Commentary on Jeremiah 20:7-9; Ps 100; Matthew 7:13-14, 21-25
The Gospel reading is from Matthew. It is a passage from the Sermon on the Mount, which in general gives a picture of the true disciple of Jesus, beginning with the beautiful set of statements we call the Beatitudes.
Today’s reading comes from the last of the three chapters which make up this long discourse. (Most likely, it was not delivered at one time by Jesus but is rather a collection of his teachings on a single theme.)
In the first part of the reading, Jesus urges his followers to “enter through the narrow gate”. That gate leads to the Way of Jesus. It has very clearly marked parameters but it is the Way to truth, to unconditional love of God and of one’s brothers and sisters, it is a Way of justice, of compassion for those in need, and the Way that leads to deep fulfilment.
On the other hand, “the gate that leads to damnation is wide, the road is clear and many choose to travel it”. It is the way of unbridled liberalism, a way where anything goes, if you like it, do it.
But it is a road that leads to one’s own ultimate destruction and the destruction of others. We see it every day.
The Way of Jesus, the Way of Truth and Love, can seem very restricting, a narrow gate, and yet to those who choose to walk this Way it is the road to true freedom and fulfilment. And it is the Way that Miguel Pro chose to walk and who risked his life in helping others who also wanted to go the Way of Jesus.
In the second part of the reading, Jesus tells his disciples that simply calling out ‘Lord, Lord’ will not guarantee one a place in God’s Kingdom. Only those who faithfully carry out God’s will in their lives will be part of his Kingdom. And that is really a definition of the Kingdom: the Kingdom exists wherever people are living their lives in the way that God wants.
At the end, when “that day” comes, it will not be enough to say that one did all kinds of things in the name of God – that one prophesied, that one exorcised people, or even performed miracles. One hears of certain people who claim to do all these things and attract large numbers of people to them as ‘wonderworkers’ with a direct line to God or a saint. But, where God is concerned, it means nothing if they are not living according to the will of God as laid out for us by Jesus in the Gospel. On meeting the Lord, they will cry out: “We expelled devils in your name!” And God will say to them the terrible words: “I never knew you.”
Again, such accusations could never be thrown against Miguel Pro. He served his Lord not by any sensational demonstrations but, behind closed doors, bringing Christ to his brothers and sisters and doing so at great risk to his life. Publicity was the last thing he wanted. Ironically, it was in his death that his enemies gave him that publicity.
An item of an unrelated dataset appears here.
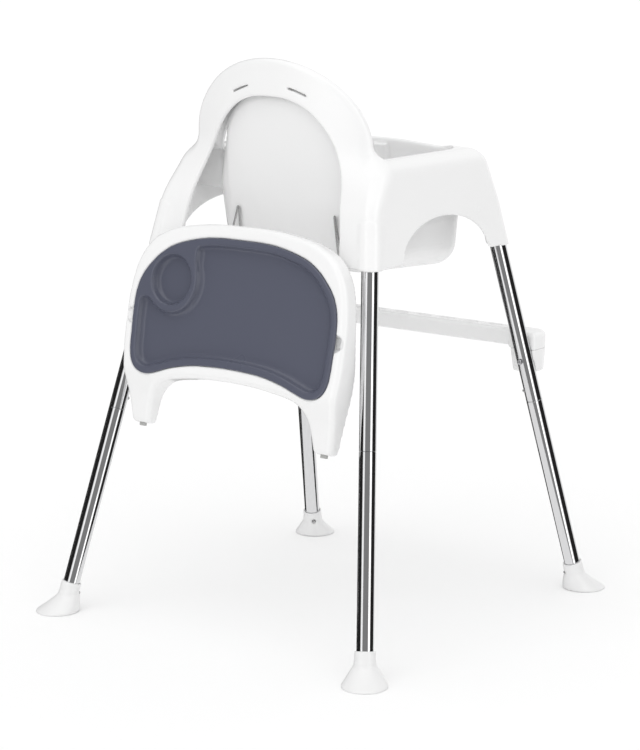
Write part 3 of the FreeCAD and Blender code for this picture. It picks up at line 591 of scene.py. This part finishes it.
def snap_button(kind, end, side, place, tip):
    """A domed pip on a flange that stays inside the tube."""
    floor, axis = leg_frame(end, side)
    base = Vector(floor + axis * place)
    inner = TUBE_RADIUS - 2.4
    profile = [(0, inner - 2.4), (3.4, inner - 2.4), (3.8, inner - 2.0), (3.8, inner - 1.5),
               (3.5, inner - 1.2), (BUTTON_RADIUS, inner - 1.2)]
    for turn in range(0, 90, 15):
        t = math.radians(turn)
        profile.append((BUTTON_RADIUS * math.cos(t), tip - 1.7 + 1.7 * math.sin(t)))
    profile.append((0, tip))
    node = "%s_button_%s" % (kind, leg_name(end, side))
    pip = turned("pip_" + node, profile, base, inward(end, side), segments=32)
    shown(pip, node + "_body", node, "button_chrome")


# ---------------------------------------------------------------- footrest

REST_HALF = 240.0
REST_MIDDLE = -238.5
REST_TOP = 422.0
REST_BOTTOM = 396.0
BLOCK_MIDDLE = -230.0
CAP_X = 215.0
CAP_TOP = 395.7
CAP_BOTTOM = 360.0
GROOVE_PITCH = 46.0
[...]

The First Reading from the prophet Jeremiah is a beautiful passage where Jeremiah speaks of the pain he experiences in being a prophet and yet a pain that he in no way can avoid, or wants to avoid. It must reflect the feelings that Miguel Pro experienced in leading a life where he was always just one step ahead of those anxious to destroy him.
Jeremiah begins by partly mocking his God and himself: “You duped me, O Lord, and I let myself be duped; you were too strong for me, and you triumphed. All the day I am an object of ridicule; everyone mocks me.” Miguel, too, allowed himself to be duped by his Lord but did not for a moment regret it. The power of Jesus’ love was too strong and could not be resisted but, as a result, he became a man on the run, an object of contempt for his enemies.
Jeremiah complains that he has no choice but to pass on the message of his Lord but he pays a high price for it. “Whenever I speak, I must cry out, violence and outrage is my message” – the violence that will come when God’s people do not listen to him. “The word of the Lord has brought me derision and reproach all the day.”
Not surprisingly, he would like to keep silence and not endure such derision but he knows he cannot. “I say to myself, I will not mention him, I will speak in his name no more, but then it comes like fire burning in my heart, imprisoned in my very bones, I grow weary holding it in, I cannot endure it.”
Miguel Pro would surely have identified with every word in this experience of Jeremiah. How nice it would have been to run away from Mexico and go to some place where it is easy to be a practising Catholic. But there is no way he could have done that. His flock needed him. He was the good shepherd ready to die for his sheep.
May our Church have many such sheep at every level in the task of our Christian mission.